Le début d'une longue crise en Chine
«Même une allusion à la mauvaise situation dans le secteur bancaire pourrait provoquer des problèmes, compte tenu du boom de la dette des dernières années. La percée des bulles de crédit est généralement associée à un fort ralentissement de la croissance économique», indique l'hebdomadaire.
Les experts avertissent que si les autorités chinoises n'arrivaient pas à empêcher le «déroulement de la spirale économique descendante», cela provoquerait une forte baisse des prix mondiaux sur les matières premières, notamment sur les métaux, ce qui affecterait les pays d'Amérique latine, du Moyen-Orient et d'Afrique.

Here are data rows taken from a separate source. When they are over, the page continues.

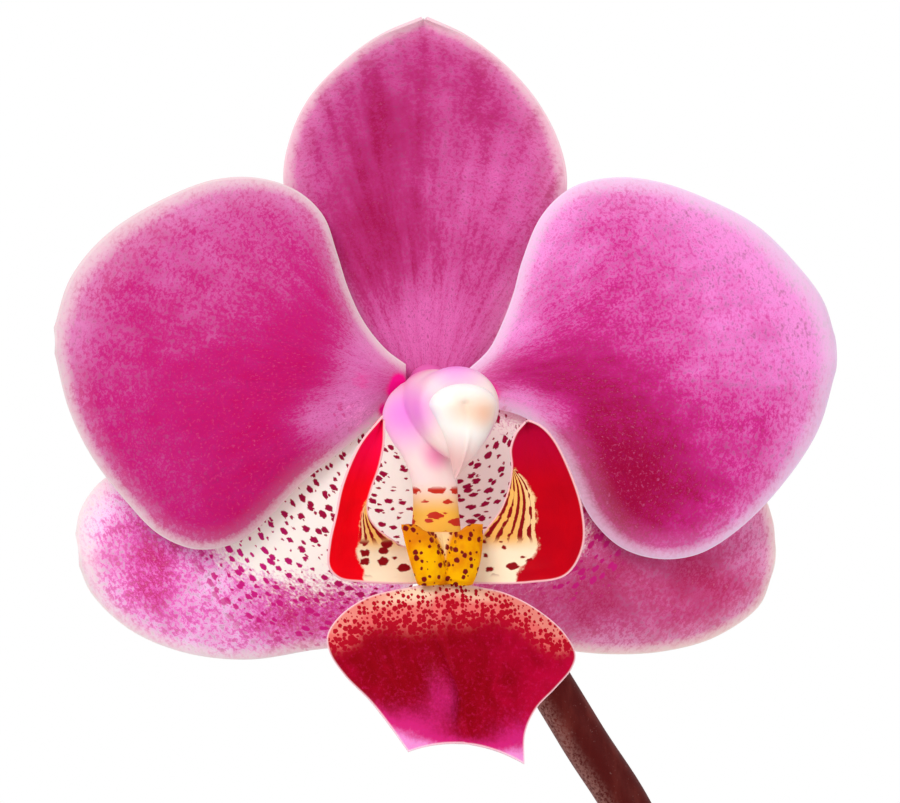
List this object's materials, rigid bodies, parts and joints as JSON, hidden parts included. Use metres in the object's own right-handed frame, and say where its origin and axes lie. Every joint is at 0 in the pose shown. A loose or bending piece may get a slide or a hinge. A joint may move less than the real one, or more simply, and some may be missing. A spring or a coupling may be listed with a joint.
{
  "type": "potted orchid",
  "caption": "Moth orchid in bloom: an arching flower spike with an open magenta flower over strap leaves, roots and bark in a plain round tapered pot",
  "frame": {"origin": "middle of the pot's underside, on the surface that it stands on", "axes": "Z+ up along the pot's axis; Y- is the way that the flower faces; X runs along the two ranks of leaves, with X+ to the right of someone facing the flower"},
  "size_m": [0.3078, 0.123, 0.4576],
  "materials": {
    "pot_glaze": "smooth off-white glaze, soft gloss",
    "bark": "rough matt conifer bark",
    "root": "silvery grey-green, velvety and matt",
    "leaf": "waxy dark green, satin, paler beneath",
    "spike": "very dark purple-brown, satin with a pale bloom",
    "bract": "thin, dry, brown-green scale",
    "pedicel": "smooth, purple shading to green",
    "sepal": "lilac-pink to magenta, mottled, pale edge, crimson spots near the base of the lower pair",
    "petal": "vivid magenta, finely mottled and veined, soft pale edge",
    "lip": "waxy crimson, cream and golden yellow with dark red spots and stripes",
    "column": "waxy lilac to white, yellow with orange bars low down",
    "anther_cap": "waxy cream-white with tan patches",
    "pollen": "waxy golden yellow"
  },
  "bodies": {
    "root": {"pot": "pot_glaze", "potting_bark": "bark", "root_1": "root", "root_2": "root", "root_3": "root", "root_4": "root", "root_5": "root", "bark_chip_1": "bark", "bark_chip_2": "bark", "bark_chip_3": "bark", "bark_chip_4": "bark", "bark_chip_5": "bark", "bark_chip_6": "bark", "bark_chip_7": "bark", "bark_chip_8": "bark", "bark_chip_9": "bark", "bark_chip_10": "bark", "crown_stem": "leaf", "leaf_1": "leaf", "leaf_2": "leaf", "leaf_3": "leaf", "leaf_4": "leaf", "leaf_5": "leaf", "flower_spike": "spike", "spike_bract_1": "bract", "spike_bract_2": "bract", "spike_bract_3": "bract", "floral_bract": "bract", "pedicel": "pedicel", "dorsal_sepal": "sepal", "lateral_sepal_left": "sepal", "lateral_sepal_right": "sepal", "petal_left": "petal", "petal_right": "petal", "lip": "lip", "column": "column", "anther_cap": "anther_cap", "pollinarium": "pollen"}
  },
  "joints": []
}
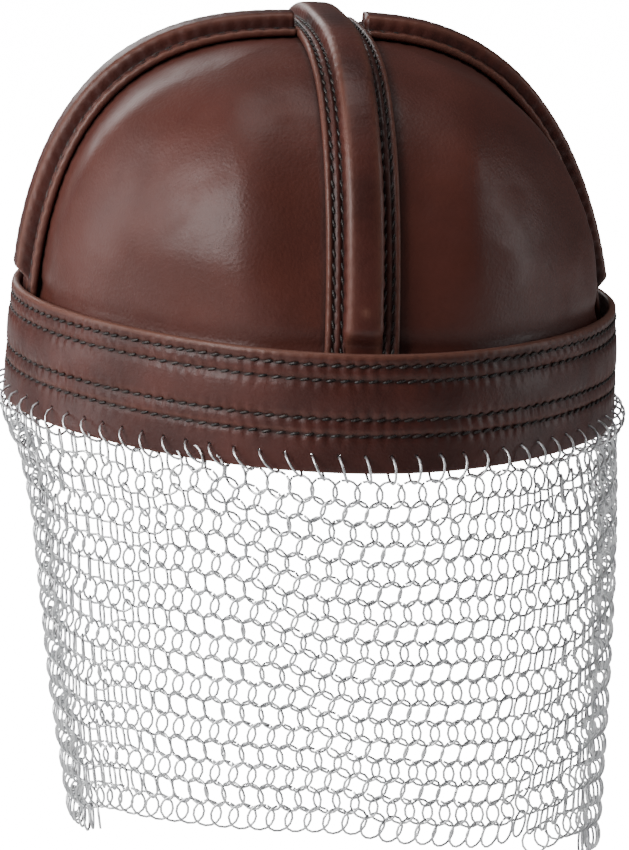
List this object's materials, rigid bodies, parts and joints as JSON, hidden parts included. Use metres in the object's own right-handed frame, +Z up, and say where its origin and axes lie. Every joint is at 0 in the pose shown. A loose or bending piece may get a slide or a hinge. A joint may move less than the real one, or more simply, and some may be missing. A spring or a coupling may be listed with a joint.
{
  "type": "chainmail helmet",
  "caption": "Leather helmet of four moulded gores with padded ridges over the seams, a stitched headband and a curtain of linked mail.",
  "frame": {"origin": "middle of the head opening, in the plane of the headband's lower edge", "axes": "+Z up, the wearer faces -Y, and the wearer's left is +X"},
  "size_m": [0.2166, 0.2342, 0.2872],
  "materials": {
    "moulded_leather": "glossy reddish brown with a fine grain",
    "strap_leather": "glossy dark brown",
    "zinc_steel": "bright zinc on round wire"
  },
  "bodies": {
    "root": {"gore_back_left": "moulded_leather", "gore_back_right": "moulded_leather", "gore_front_left": "moulded_leather", "gore_front_right": "moulded_leather", "ridge_front_back": "strap_leather", "ridge_left": "strap_leather", "ridge_right": "strap_leather", "headband": "strap_leather", "mail_curtain": "zinc_steel"}
  },
  "joints": []
}
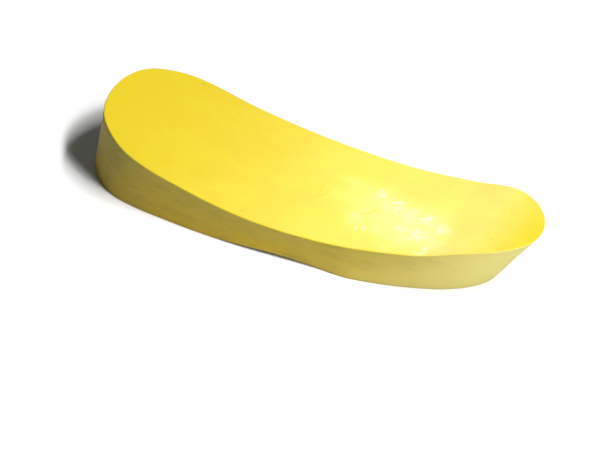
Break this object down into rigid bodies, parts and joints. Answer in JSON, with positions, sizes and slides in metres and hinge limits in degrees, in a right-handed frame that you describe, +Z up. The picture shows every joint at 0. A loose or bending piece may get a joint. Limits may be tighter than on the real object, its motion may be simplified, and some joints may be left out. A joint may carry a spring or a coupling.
{
  "type": "felling wedge",
  "caption": "One-piece moulded plastic felling wedge with a dished top, a thick rounded heel, a raked toe and a flat underside with a shallow relief.",
  "frame": {"origin": "middle of the footprint box, on the plane the underside rests on", "axes": "+X along the wedge towards the toe, +Z up, +Y completes the frame and is the direction the wedge is symmetric across"},
  "size_m": [0.2027, 0.0656, 0.0351],
  "materials": {
    "wedge_plastic": "satin yellow moulded plastic"
  },
  "bodies": {
    "root": {"wedge_body": "wedge_plastic"}
  },
  "joints": []
}
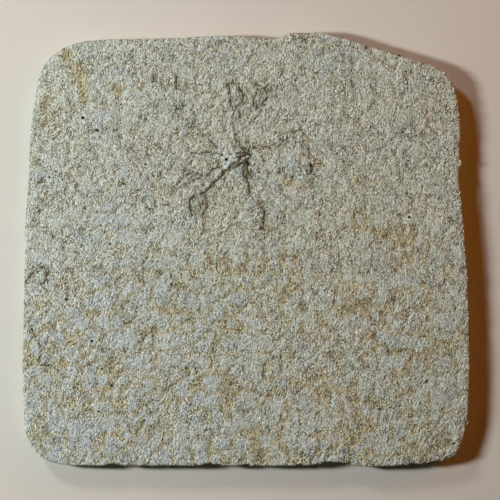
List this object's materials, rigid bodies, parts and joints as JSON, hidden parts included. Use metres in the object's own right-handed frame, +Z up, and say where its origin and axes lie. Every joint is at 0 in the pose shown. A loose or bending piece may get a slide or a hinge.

«Compte tenu de la dépendance croissante des producteurs et des détaillants occidentaux envers la demande en Chine et sur d'autres marchés émergents, l'effondrement de la croissance [économique] dans ce pays aurait de graves conséquences au niveau mondial, bien plus sérieuses que si cela s'était produit au cours des décennies précédentes», stipule le rapport.
— une forte hausse des prix du baril à cause d'une pénurie d'approvisionnement;
— le début des opérations militaires à cause des litiges sur l'appartenance des îles en mer de Chine méridionale — l'archipel des Spratleys (revendiqué par la Chine, le Vietnam, Taïwan, la Malaisie, les Philippines et Brunei), les îles Paracels (revendiqués par la Chine, Taïwan et le Vietnam) et le récif de Scarborough (revendiqué par la Chine, Taïwan et les Philippines);
— un grave préjudice pour les grands segments de l'internet à cause des cyberattaques;
— le déclenchement d'activités militaires sur la péninsule de Corée;
— la sortie du Royaume-Uni de l'UE sans accord (no-deal Brexit);
— le début d'une crise bancaire en Italie à cause de l'instabilité politique et financière dans le pays.
Plus tôt, une autre liste des principales menaces pour l'économie mondiale en 2019 avait été publiée par l'agence Bloomberg, selon laquelle les risques principaux étaient les guerres commerciales, la crise en Italie, le Brexit sans accord, les conflits armés en Asie et les fluctuations du prix du baril.